→ **Source data**:
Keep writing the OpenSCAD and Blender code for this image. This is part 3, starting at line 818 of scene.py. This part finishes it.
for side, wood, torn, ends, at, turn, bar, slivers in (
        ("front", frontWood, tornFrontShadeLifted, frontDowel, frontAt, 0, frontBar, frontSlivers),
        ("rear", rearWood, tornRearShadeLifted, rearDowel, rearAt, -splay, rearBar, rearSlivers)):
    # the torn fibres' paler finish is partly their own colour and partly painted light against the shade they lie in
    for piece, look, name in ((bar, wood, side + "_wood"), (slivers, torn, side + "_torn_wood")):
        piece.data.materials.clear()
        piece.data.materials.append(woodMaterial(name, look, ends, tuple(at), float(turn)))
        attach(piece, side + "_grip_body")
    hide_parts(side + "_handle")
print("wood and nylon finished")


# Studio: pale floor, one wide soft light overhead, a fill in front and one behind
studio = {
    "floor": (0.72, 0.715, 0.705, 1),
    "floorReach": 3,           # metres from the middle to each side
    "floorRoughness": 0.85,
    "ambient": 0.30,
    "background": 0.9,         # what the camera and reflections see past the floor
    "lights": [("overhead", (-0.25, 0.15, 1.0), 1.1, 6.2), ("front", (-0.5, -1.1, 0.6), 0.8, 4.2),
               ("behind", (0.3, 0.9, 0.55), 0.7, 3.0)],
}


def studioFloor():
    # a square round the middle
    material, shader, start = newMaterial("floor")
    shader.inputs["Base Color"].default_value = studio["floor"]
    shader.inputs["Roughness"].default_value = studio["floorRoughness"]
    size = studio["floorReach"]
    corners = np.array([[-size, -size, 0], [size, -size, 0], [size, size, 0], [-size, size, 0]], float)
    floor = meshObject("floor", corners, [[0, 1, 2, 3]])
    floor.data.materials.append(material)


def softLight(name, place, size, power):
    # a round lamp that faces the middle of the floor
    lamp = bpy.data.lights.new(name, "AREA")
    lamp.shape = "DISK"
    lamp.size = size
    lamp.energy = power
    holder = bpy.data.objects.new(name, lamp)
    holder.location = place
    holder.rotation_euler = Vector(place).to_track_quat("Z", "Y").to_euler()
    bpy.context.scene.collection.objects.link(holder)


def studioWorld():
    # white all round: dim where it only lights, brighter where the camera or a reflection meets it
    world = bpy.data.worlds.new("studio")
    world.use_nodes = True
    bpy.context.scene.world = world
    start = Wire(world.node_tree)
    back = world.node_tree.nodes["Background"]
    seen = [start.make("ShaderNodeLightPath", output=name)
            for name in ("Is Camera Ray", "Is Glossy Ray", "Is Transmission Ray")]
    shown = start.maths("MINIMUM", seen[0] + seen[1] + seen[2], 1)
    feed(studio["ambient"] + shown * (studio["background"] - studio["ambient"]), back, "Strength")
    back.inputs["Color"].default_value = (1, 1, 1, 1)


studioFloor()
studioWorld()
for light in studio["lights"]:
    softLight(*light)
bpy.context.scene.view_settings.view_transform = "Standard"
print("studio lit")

→ **Instruction**: Write the data from above out again, exactly.

→ **Complete output**:
Keep writing the OpenSCAD and Blender code for this image. This is part 3, starting at line 818 of scene.py. This part finishes it.
for side, wood, torn, ends, at, turn, bar, slivers in (
        ("front", frontWood, tornFrontShadeLifted, frontDowel, frontAt, 0, frontBar, frontSlivers),
        ("rear", rearWood, tornRearShadeLifted, rearDowel, rearAt, -splay, rearBar, rearSlivers)):
    # the torn fibres' paler finish is partly their own colour and partly painted light against the shade they lie in
    for piece, look, name in ((bar, wood, side + "_wood"), (slivers, torn, side + "_torn_wood")):
        piece.data.materials.clear()
        piece.data.materials.append(woodMaterial(name, look, ends, tuple(at), float(turn)))
        attach(piece, side + "_grip_body")
    hide_parts(side + "_handle")
print("wood and nylon finished")


# Studio: pale floor, one wide soft light overhead, a fill in front and one behind
studio = {
    "floor": (0.72, 0.715, 0.705, 1),
    "floorReach": 3,           # metres from the middle to each side
    "floorRoughness": 0.85,
    "ambient": 0.30,
    "background": 0.9,         # what the camera and reflections see past the floor
    "lights": [("overhead", (-0.25, 0.15, 1.0), 1.1, 6.2), ("front", (-0.5, -1.1, 0.6), 0.8, 4.2),
               ("behind", (0.3, 0.9, 0.55), 0.7, 3.0)],
}


def studioFloor():
    # a square round the middle
    material, shader, start = newMaterial("floor")
    shader.inputs["Base Color"].default_value = studio["floor"]
    shader.inputs["Roughness"].default_value = studio["floorRoughness"]
    size = studio["floorReach"]
    corners = np.array([[-size, -size, 0], [size, -size, 0], [size, size, 0], [-size, size, 0]], float)
    floor = meshObject("floor", corners, [[0, 1, 2, 3]])
    floor.data.materials.append(material)


def softLight(name, place, size, power):
    # a round lamp that faces the middle of the floor
    lamp = bpy.data.lights.new(name, "AREA")
    lamp.shape = "DISK"
    lamp.size = size
    lamp.energy = power
    holder = bpy.data.objects.new(name, lamp)
    holder.location = place
    holder.rotation_euler = Vector(place).to_track_quat("Z", "Y").to_euler()
    bpy.context.scene.collection.objects.link(holder)


def studioWorld():
    # white all round: dim where it only lights, brighter where the camera or a reflection meets it
    world = bpy.data.worlds.new("studio")
    world.use_nodes = True
    bpy.context.scene.world = world
    start = Wire(world.node_tree)
    back = world.node_tree.nodes["Background"]
    seen = [start.make("ShaderNodeLightPath", output=name)
            for name in ("Is Camera Ray", "Is Glossy Ray", "Is Transmission Ray")]
    shown = start.maths("MINIMUM", seen[0] + seen[1] + seen[2], 1)
    feed(studio["ambient"] + shown * (studio["background"] - studio["ambient"]), back, "Strength")
    back.inputs["Color"].default_value = (1, 1, 1, 1)


studioFloor()
studioWorld()
for light in studio["lights"]:
    softLight(*light)
bpy.context.scene.view_settings.view_transform = "Standard"
print("studio lit")